Implementing and Managing RAID

Planning Capacity and Performance

When designing a RAID solution, it is important to estimate usable capacity, acceptable downtime, and performance targets. Larger arrays may improve capacity and redundancy but can lengthen rebuild times and increase complexity. Matching drives of the same model and speed helps avoid bottlenecks and reduces the likelihood of uneven wear.

Monitoring and Maintenance Practices

Ongoing monitoring of drive health, SMART data, and array status is critical for catching early signs of failure. Regular backups remain necessary even for redundant configurations, since RAID protects against drive loss but not against controller failure, human error, or catastrophic events. Scheduled consistency checks and proactive replacement policies contribute to long-term reliability.

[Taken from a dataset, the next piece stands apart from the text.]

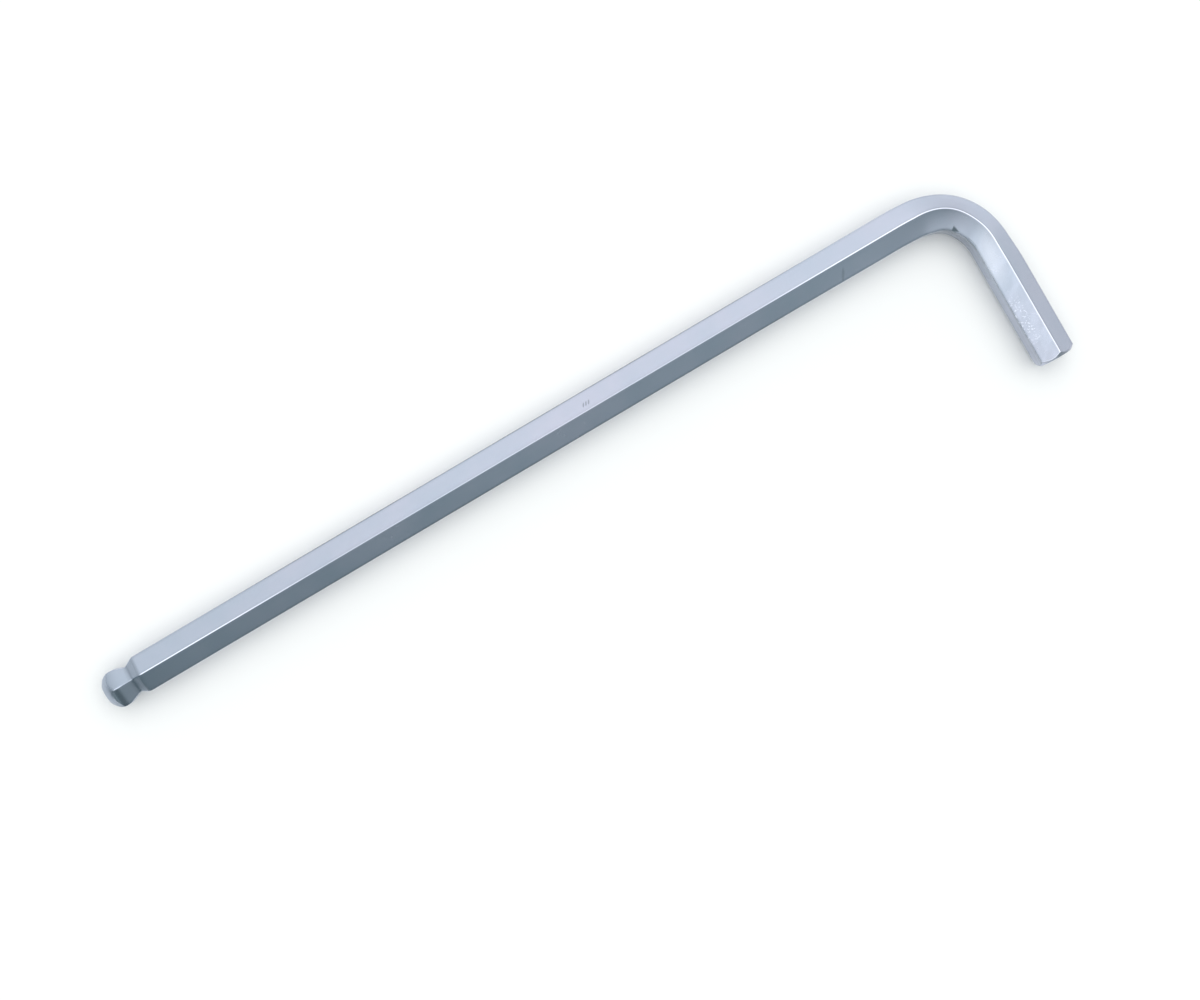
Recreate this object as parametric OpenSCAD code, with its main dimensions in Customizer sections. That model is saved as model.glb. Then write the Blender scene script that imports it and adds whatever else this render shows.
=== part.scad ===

Best Practices for RAID Deployments

  • Select a RAID level that aligns with your performance, redundancy, and capacity requirements
  • Use identical drive models, capacities, and rotational speeds to avoid instability
  • Monitor array health regularly and enable alerts for drive failures or predictive errors
  • Maintain a separate, tested backup strategy that is independent of the RAID configuration
  • Plan for rebuilds by ensuring spare drives or quick procurement processes are in place

FAQ

Reader questions

Can RAID protect against data loss if two drives fail at the same time?

It depends on the RAID level. RAID 5 can survive a single drive failure but not two simultaneous failures. RAID 6 and RAID 10 can tolerate multiple drive failures, up to two drives in most configurations, without losing data.

Is RAID a replacement for regular backups?

No. RAID helps guard against drive failure, but it does not prevent data loss from malware, accidental deletion, corruption, or hardware controller issues. Backups are still essential for comprehensive data protection.

Will implementing RAID significantly slow down my system during rebuilds?

Yes, rebuilds can temporarily reduce performance because the system must read data from surviving drives and write the reconstructed information to the replacement drive. Planning for adequate processing power and avoiding other heavy workloads during a rebuild can help minimize impact.

Can I change RAID levels later without losing data?

In many cases, migrating between RAID levels is possible through software or controller features, but it often carries some risk and may require downtime or a complete backup. Consulting the storage platform documentation and verifying compatibility is strongly recommended before proceeding.